Alright, all that finished. Consider yourself warned, there be spoilers ahead.
Let’s talk about the redeeming qualities about this book first, that’s the shorter of my two lists. The premise of this book is very good, it’s intriguing and mysterious and horrifying at time. It was executed badly but the premise was great.
Em was a character with a lot of potential. A scared little girl who is thrust into a position of authority when she doesn’t know anything more about the situation than anyone else. Where Em fell short was that she ended up being largely boring. Most of her verbal dialogue and inner dialogue alike are “I’m the leader, I think that person wants to challenge me to be leader but I’M THE LEADER!!” Seriously, she repeats this so many times I was praying someone would actually challenge her leadership so she could stop stressing about it.
All of the other characters really don’t matter. Bello is very important to Em for some reason that I never figured out, she didn’t do anything except sit around, look pretty and be boring. O’Malley has some potential to be interesting because I got the sense that he is a secret trouble maker, he always seems like he’s supportive of Em but I think he’s undermining her behind her back. Bishop is scary and violent but, oh, those dreamy eyes and muscles of his. We hear a lot about liquid eyes and taunt muscles and flat stomachs too. Which brings me to my biggest problem with this book:
These kids are supposed to be 12 year olds stuck in adult bodies. Why are they all so sexually interested? Kids at 12 have crushes based on who looked at them across the playground, not because they are enthralled with their muscles and boobs. 12 year olds haven’t figured out what boobs are yet. So on one hand you have prepubescent kids acting like 16-17 year old kids, but then also calling these mysterious people who locked them away “grown ups”. I am pretty certain that most kids stop referring to adults as grown ups much earlier than 12 years old. It was very strange.
The kids, Em in particular, at times struck me as both a much younger and much older child and it did not make sense. She also seemed very disingenuous as a female character, often times she read like a boy. This could be explained by something I heard the author say in his podcast when he was asked how difficult it was to narrate a 12 year old girl. (Note: while in quotations, this is not a direct quote, but it’s close), “It really wasn’t that hard because the world of Alive is post-gender, post-race, post-everything except the caste system that they don’t even understand yet.”
This leads me to a question, if your world is post-gender, why differentiate between girls and boys at all? Presumably the “grown ups” that are cultivating their bodies for their own use don’t need to breed because they can live for millennia, so…why was this important anyway? And why exactly is everyone so obsessed with how attractive the opposite gender is, if it is really irrelevant? It was the strangest remark I’ve ever heard, I listened twice just to be sure I heard it correctly. And I am not sure what this caste system is because we were too busy obsessing over leadership and muscles to explore it at all.
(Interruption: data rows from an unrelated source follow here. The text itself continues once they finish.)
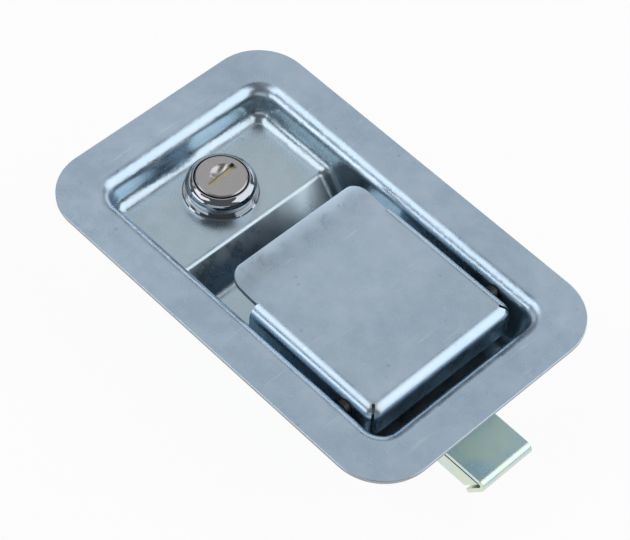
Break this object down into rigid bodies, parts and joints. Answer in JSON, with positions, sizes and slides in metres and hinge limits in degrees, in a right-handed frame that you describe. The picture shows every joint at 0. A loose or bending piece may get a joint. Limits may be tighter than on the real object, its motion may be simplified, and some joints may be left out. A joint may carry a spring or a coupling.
{
  "type": "paddle latch",
  "caption": "Flush rectangular latch: drawn sheet pan with a lift paddle, a key lock on a raised shelf and a ramped spring bolt at one end.",
  "frame": {"origin": "centre of the flange's back face, which seats on the door", "axes": "+X along the latch towards the bolt, +Z out of the door's face, +Y across the paddle"},
  "size_m": [0.1466, 0.089, 0.0339],
  "materials": {
    "zinc_pan": "satin bright zinc plate, faint blotches",
    "zinc_paddle": "satin bright zinc plate",
    "zinc_bolt": "zinc plate with a yellow-green tint",
    "zinc_inner": "plain zinc plate",
    "rivet_steel": "bright zinc plate",
    "spring_steel": "drawn wire",
    "lock_chrome": "polished chrome",
    "plug_nickel": "satin nickel",
    "brass": "dull brass"
  },
  "bodies": {
    "pan": {"mounting_pan": "zinc_pan", "pivot_pin": "rivet_steel", "pin_clip": "spring_steel", "pin_washers": "rivet_steel", "bolt_guide": "zinc_inner", "guide_rivets": "rivet_steel", "bolt_spring": "spring_steel", "lock_housing": "lock_chrome", "lock_washer": "zinc_inner", "lock_nut": "zinc_inner"},
    "paddle": {"paddle": "zinc_paddle", "paddle_lever": "zinc_inner", "paddle_spring": "spring_steel"},
    "bolt": {"bolt_face_plate": "zinc_bolt", "bolt_channel": "zinc_bolt", "bolt_spacers": "zinc_inner", "bolt_rivets": "rivet_steel"},
    "plug": {"lock_plug": "plug_nickel", "wafer_tumblers": "brass", "lock_cam": "zinc_inner", "cam_washer": "spring_steel", "cam_screw": "rivet_steel"},
    "shutter": {"dust_shutter": "brass"}
  },
  "joints": [
    {"name": "paddle_lift", "type": "hinge", "parent": "pan", "child": "paddle", "pos_m": [0.04, 0, -0.0038], "axis": [0, 1, 0], "range_deg": [0, 35], "stiffness_Nm_per_rad": 0.14, "springref_deg": -54.43, "deforming": ["paddle_spring"]},
    {"name": "bolt_slide", "type": "slide", "parent": "pan", "child": "bolt", "axis": [-1, 0, 0], "range_m": [0, 0.0115], "deforming": ["bolt_spring"]},
    {"name": "key_turn", "type": "hinge", "parent": "pan", "child": "plug", "pos_m": [-0.0396, 0, -0.002], "axis": [0, 0, -1], "range_deg": [0, 90]},
    {"name": "shutter_swing", "type": "hinge", "parent": "plug", "child": "shutter", "pos_m": [-0.03886, 0.00047, -0.0035], "axis": [0.0872, -0.9962, 0], "range_deg": [0, 80], "stiffness_Nm_per_rad": 0.00002, "springref_deg": -28.65}
  ],
  "couplings": [
    {"joint": "bolt_slide", "follows": "paddle_lift", "m_per_rad": 0.0188}
  ]
}
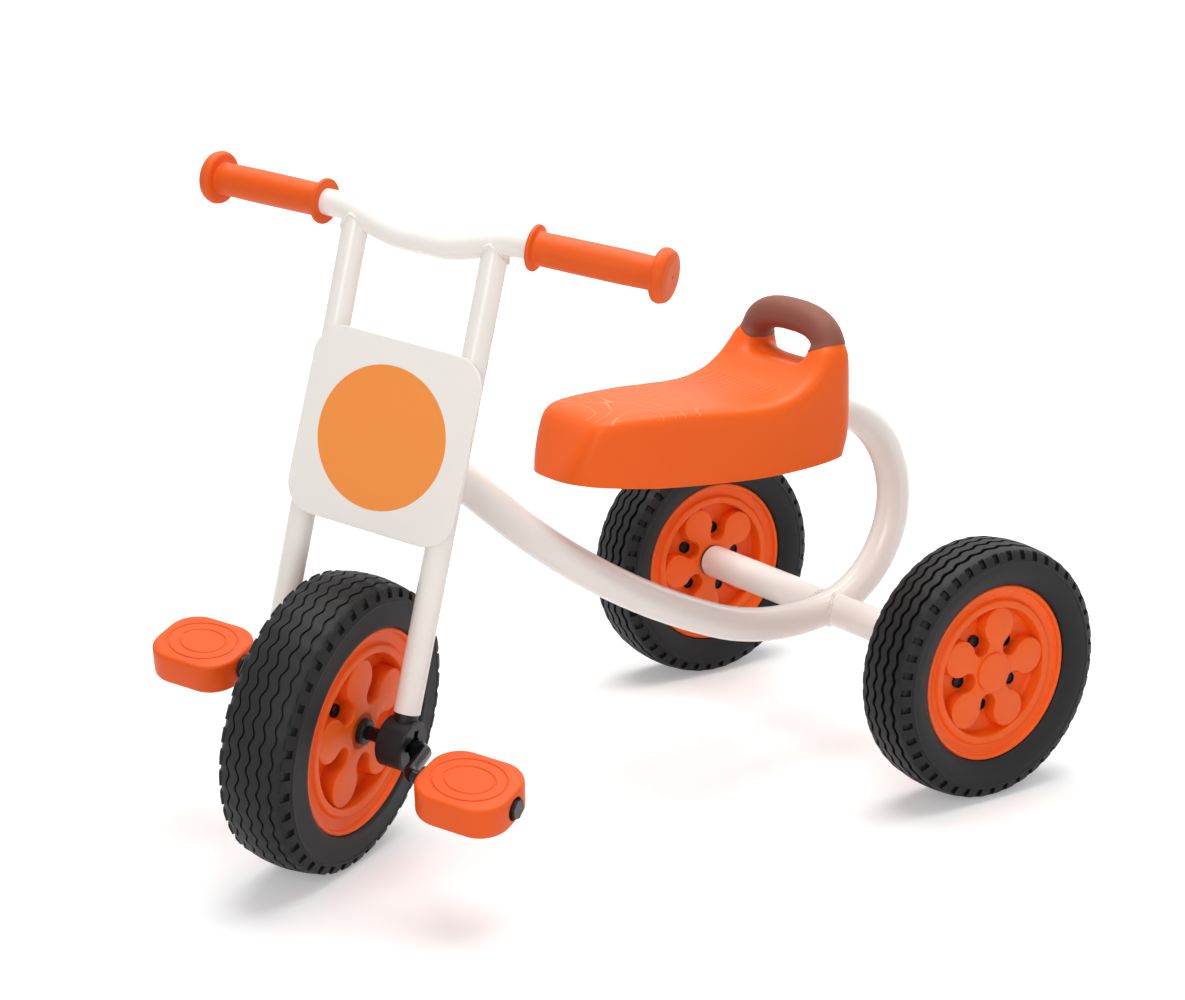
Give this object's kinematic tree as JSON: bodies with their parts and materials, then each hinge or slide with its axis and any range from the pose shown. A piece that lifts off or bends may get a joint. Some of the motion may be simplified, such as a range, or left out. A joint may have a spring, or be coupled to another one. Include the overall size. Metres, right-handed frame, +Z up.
{
  "type": "children's tricycle",
  "caption": "Children's pedal tricycle with a bent steel tube frame, raked fork, moulded seat with a carry handle, crank pedals on the front wheel and spoked plastic wheels.",
  "frame": {"origin": "on the floor, at the middle of the standing tricycle's bounding box; X = 0 is the frame's middle plane", "axes": "+Z up, the rider faces -Y along the tricycle's length, the rider's left is +X"},
  "size_m": [0.4716, 0.7886, 0.5754],
  "materials": {
    "painted_tube": "gloss",
    "steel": "zinc plated",
    "black_steel": "gloss",
    "black_plastic": "satin",
    "brown_grip": "matte",
    "orange_grip": "satin",
    "orange_plastic": "semi-gloss",
    "tyre": "matte"
  },
  "bodies": {
    "frame": {"main_tube": "painted_tube", "head_tube": "painted_tube", "head_bush_upper": "black_plastic", "head_bush_lower": "black_plastic", "axle_tube_left": "painted_tube", "axle_tube_right": "painted_tube", "rear_axle_shaft": "steel", "axle_end_bush_left": "black_plastic", "axle_end_bush_right": "black_plastic", "rear_axle_washers": "steel", "rear_axle_nuts": "steel", "seat_shell": "orange_plastic", "seat_handle_grip": "brown_grip", "seat_bracket_front": "painted_tube", "seat_bracket_rear": "painted_tube", "seat_screws": "steel", "main_tube_plug": "black_plastic"},
    "fork": {"fork_leg_left": "painted_tube", "fork_leg_right": "painted_tube", "handlebar_tube": "painted_tube", "grip_left": "orange_grip", "grip_right": "orange_grip", "yoke_upper": "painted_tube", "yoke_lower": "painted_tube", "steering_pin": "steel", "steering_nut": "steel", "front_plate": "painted_tube", "front_plate_strips": "painted_tube", "front_plate_studs": "steel", "fork_end_left": "black_plastic", "fork_end_right": "black_plastic", "crank_bush_left": "black_plastic", "crank_bush_right": "black_plastic", "fork_end_screws": "steel"},
    "front_wheel": {"crank_rod": "black_steel", "hub_collar_left": "black_plastic", "hub_collar_right": "black_plastic", "pedal_nuts": "steel", "front_rim_left": "orange_plastic", "front_rim_right": "orange_plastic", "front_tyre": "tyre", "front_rim_screws": "steel"},
    "pedal_left": {"pedal_block_left": "orange_plastic", "pedal_bush_inner_left": "black_plastic", "pedal_bush_outer_left": "black_plastic"},
    "pedal_right": {"pedal_block_right": "orange_plastic", "pedal_bush_inner_right": "black_plastic", "pedal_bush_outer_right": "black_plastic"},
    "rear_wheel_left": {"rear_rim_outer_left": "orange_plastic", "rear_rim_inner_left": "orange_plastic", "rear_tyre_left": "tyre", "rear_rim_screws_left": "steel", "rear_wheel_bushes_left": "black_plastic", "rear_hub_cap_left": "orange_plastic"},
    "rear_wheel_right": {"rear_rim_outer_right": "orange_plastic", "rear_rim_inner_right": "orange_plastic", "rear_tyre_right": "tyre", "rear_rim_screws_right": "steel", "rear_wheel_bushes_right": "black_plastic", "rear_hub_cap_right": "orange_plastic"}
  },
  "joints": [
    {"name": "steering", "type": "hinge", "parent": "frame", "child": "fork", "pos_m": [0, -0.17143, 0.3397], "axis": [0, 0.2355, 0.9719], "range_deg": [-79.2, 20.8]},
    {"name": "front_wheel_spin", "type": "hinge", "parent": "fork", "child": "front_wheel", "pos_m": [0.02783, -0.27453, 0.12566], "axis": [0.8729, 0.4741, -0.1149], "continuous": true},
    {"name": "pedal_left_spin", "type": "hinge", "parent": "front_wheel", "child": "pedal_left", "pos_m": [0.19014, -0.24327, 0.10826], "axis": [0.8729, 0.4741, -0.1149], "continuous": true},
    {"name": "pedal_right_spin", "type": "hinge", "parent": "front_wheel", "child": "pedal_right", "pos_m": [-0.13971, -0.30864, 0.14374], "axis": [0.8729, 0.4741, -0.1149], "continuous": true},
    {"name": "rear_wheel_left_spin", "type": "hinge", "parent": "frame", "child": "rear_wheel_left", "pos_m": [0.2052, 0.27837, 0.116], "axis": [1, 0, 0], "continuous": true},
    {"name": "rear_wheel_right_spin", "type": "hinge", "parent": "frame", "child": "rear_wheel_right", "pos_m": [-0.2052, 0.27837, 0.116], "axis": [1, 0, 0], "continuous": true}
  ]
}
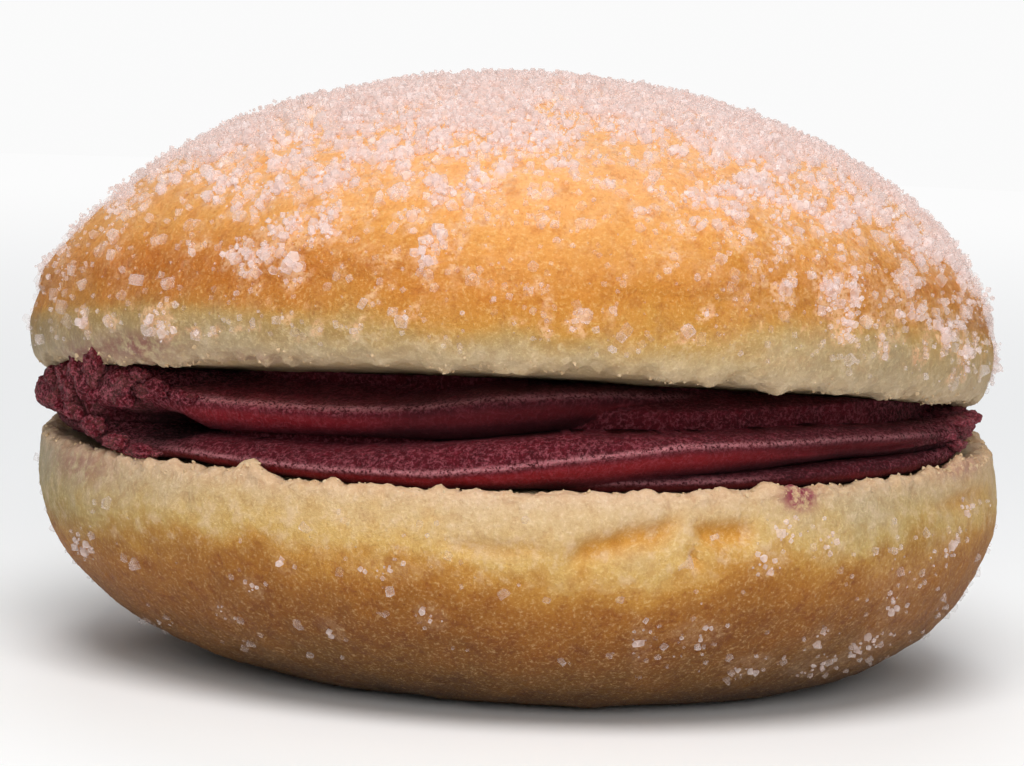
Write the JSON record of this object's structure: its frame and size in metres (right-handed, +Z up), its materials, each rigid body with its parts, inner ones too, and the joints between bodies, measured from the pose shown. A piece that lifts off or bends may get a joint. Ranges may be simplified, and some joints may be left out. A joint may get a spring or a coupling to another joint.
{
  "type": "jelly filled doughnut",
  "caption": "Round sugar-coated yeast doughnut split level along its pale waist, with dark red jelly piped to and fro across the open front.",
  "frame": {"origin": "centre of the flat spot that the doughnut rests on", "axes": "+Z up, -Y out of the open front, +X to the right seen from the front"},
  "size_m": [0.085, 0.082, 0.0523],
  "materials": {
    "crust": "fried golden-brown crust with a pale waist and coarse sugar",
    "jelly": "stiff dark red jelly, half gloss"
  },
  "bodies": {
    "root": {"doughnut_base": "crust", "jelly_filling": "jelly", "doughnut_lid": "crust"}
  },
  "joints": []
}
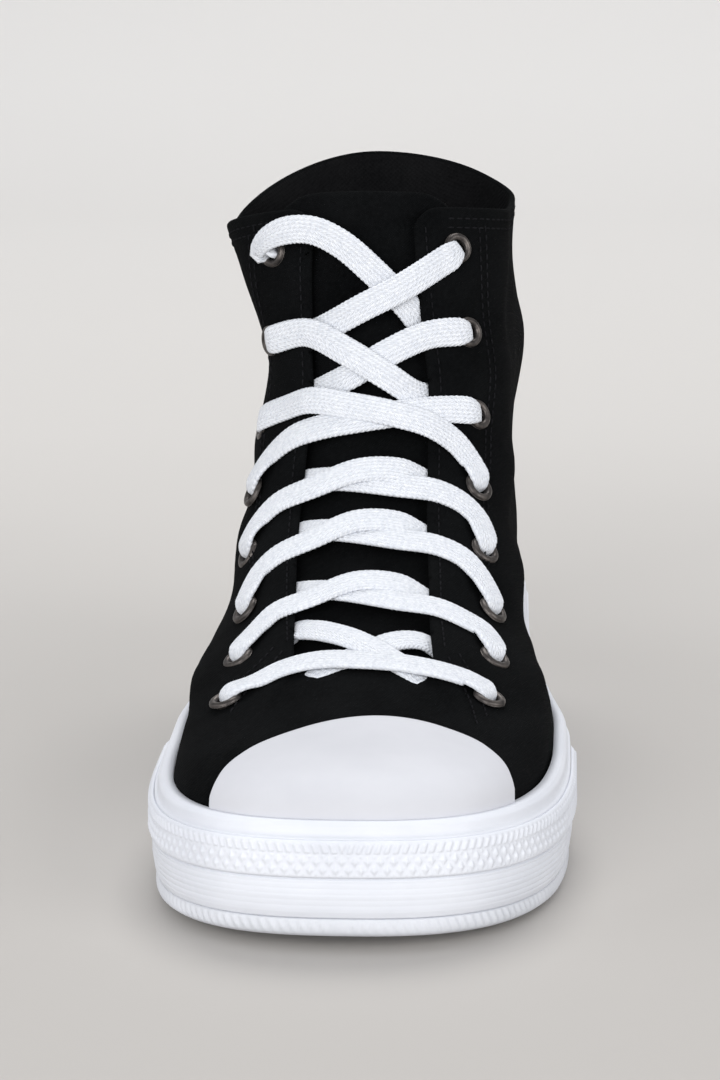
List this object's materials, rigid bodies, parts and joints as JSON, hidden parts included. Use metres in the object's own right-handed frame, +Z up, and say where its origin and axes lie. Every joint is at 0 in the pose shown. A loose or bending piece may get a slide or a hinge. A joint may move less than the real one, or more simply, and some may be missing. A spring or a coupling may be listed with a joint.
{
  "type": "high top sneaker",
  "caption": "Left canvas high top sneaker with a flat rubber sole, rubber toe cap and bumper, metal eyelets, a padded tongue and a flat lace",
  "frame": {"origin": "on the floor, under the middle of the shoe's bounding box", "axes": "+Z up, +Y from the toe towards the heel, +X towards the outer side of the foot"},
  "size_m": [0.1112, 0.2998, 0.1612],
  "materials": {
    "sole_rubber": "matt off-white moulded rubber",
    "side_rubber": "satin cool white rubber with fine steps and ribs",
    "cap_rubber": "satin lilac-grey white moulded rubber",
    "canvas": "near-black twill canvas with a soft nap",
    "lining": "natural cotton drill",
    "eyelet_metal": "dark gunmetal, worn at the rims",
    "lace_cotton": "cool white flat woven cotton"
  },
  "bodies": {
    "root": {"outsole": "sole_rubber", "foxing": "side_rubber", "toe_bumper": "side_rubber", "toe_cap": "cap_rubber", "upper": "canvas", "tongue": "canvas", "insole": "lining", "eyelet_medial_1": "eyelet_metal", "eyelet_medial_2": "eyelet_metal", "eyelet_medial_3": "eyelet_metal", "eyelet_medial_4": "eyelet_metal", "eyelet_medial_5": "eyelet_metal", "eyelet_medial_6": "eyelet_metal", "eyelet_medial_7": "eyelet_metal", "eyelet_medial_8": "eyelet_metal", "eyelet_lateral_1": "eyelet_metal", "eyelet_lateral_2": "eyelet_metal", "eyelet_lateral_3": "eyelet_metal", "eyelet_lateral_4": "eyelet_metal", "eyelet_lateral_5": "eyelet_metal", "eyelet_lateral_6": "eyelet_metal", "eyelet_lateral_7": "eyelet_metal", "eyelet_lateral_8": "eyelet_metal", "lace_bar": "lace_cotton", "lace_crossing_1": "lace_cotton", "lace_crossing_2": "lace_cotton", "lace_crossing_3": "lace_cotton", "lace_crossing_4": "lace_cotton", "lace_crossing_5": "lace_cotton", "lace_crossing_6": "lace_cotton", "lace_crossing_7": "lace_cotton"}
  },
  "joints": []
}
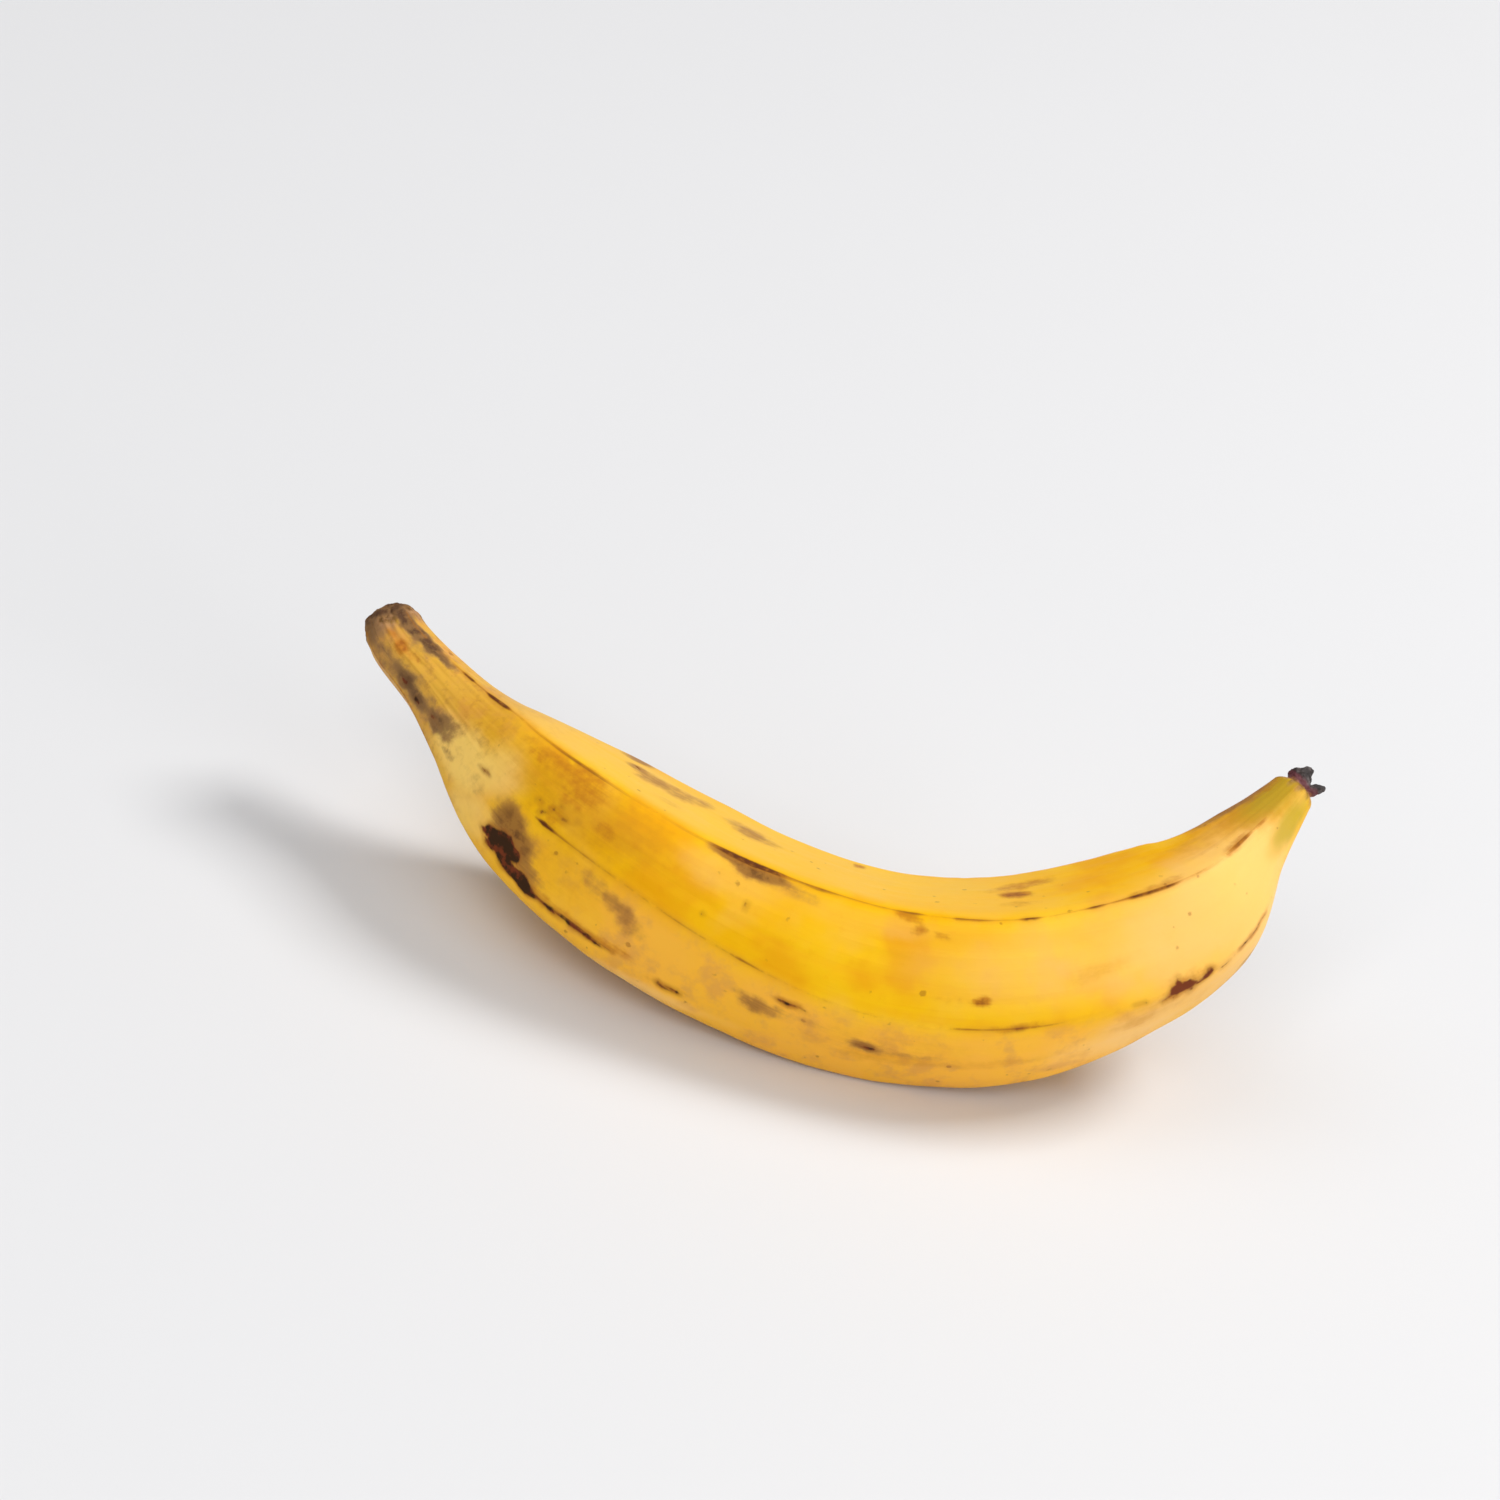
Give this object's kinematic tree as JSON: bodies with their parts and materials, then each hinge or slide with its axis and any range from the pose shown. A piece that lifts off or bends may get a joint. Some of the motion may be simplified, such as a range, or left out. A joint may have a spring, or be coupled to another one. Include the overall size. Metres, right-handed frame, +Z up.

While we’re on the subject of gender in characters, what the fuck was with dressing 12 year olds in too-small, too-tight, busting-at-the-seams Catholic schoolkids outfits? And everyone was so completely hot? Are we really sexualizing 12 year old children? I found that to be one of the more disturbing aspects of the whole book. My brain just kept screaming “Stop it! These are children! Literally prepubescent children!”
I will walk away from that for awhile and move on to tropes. This book has all of them. Smoldering eyes, liquid eyes, scintillating muscles, flat firm stomachs, boobs popping out of shirts, wistful glances across fields of flowers. There was so much purple prose I was inspired to quote from Willy Wonka. Sigler, you’re turning violet Sigler!
Lastly, the plot. It was boring. 70% of the book was walking, arguing about leadership, gazing longingly at each other, and occasionally doing something they think is a bad idea (I shouldn’t look in that room, oh I did anyway, OMG that’s awful I shouldn’t have looked!) Then when we finally started getting answers I was presented with Brewer the Cheshire Cat who I thought was supposed to be the bad guy, but apparently isn’t. But if he is a good guy, then why the hell was he talking in so many circles. I also lost my mind when Brewer gave them a lecture about “why tell you when I can show you, that’s so much better”….and then proceed to TELL them for about 6 pages everything that was going on. That was followed with 10 more pages of the actual bad guy, Matilda, once again telling them everything they need to know about what’s going on. I thought showing was better? I could almost hear the author over my shoulder whispering in my ear, “Are you so super surprised? You never saw it coming did you?” Honestly, no I didn’t see it coming but it also wasn’t that great either. My final feelings once I turned the last page were a big, whomp whomp.
Unfortunately, this trilogy will tie directly into the larger Siglerverse very heavily, I can see that, so I have to read the next two. I really don’t want to, but I will. Maybe it gets better, if not, I’ll let you know.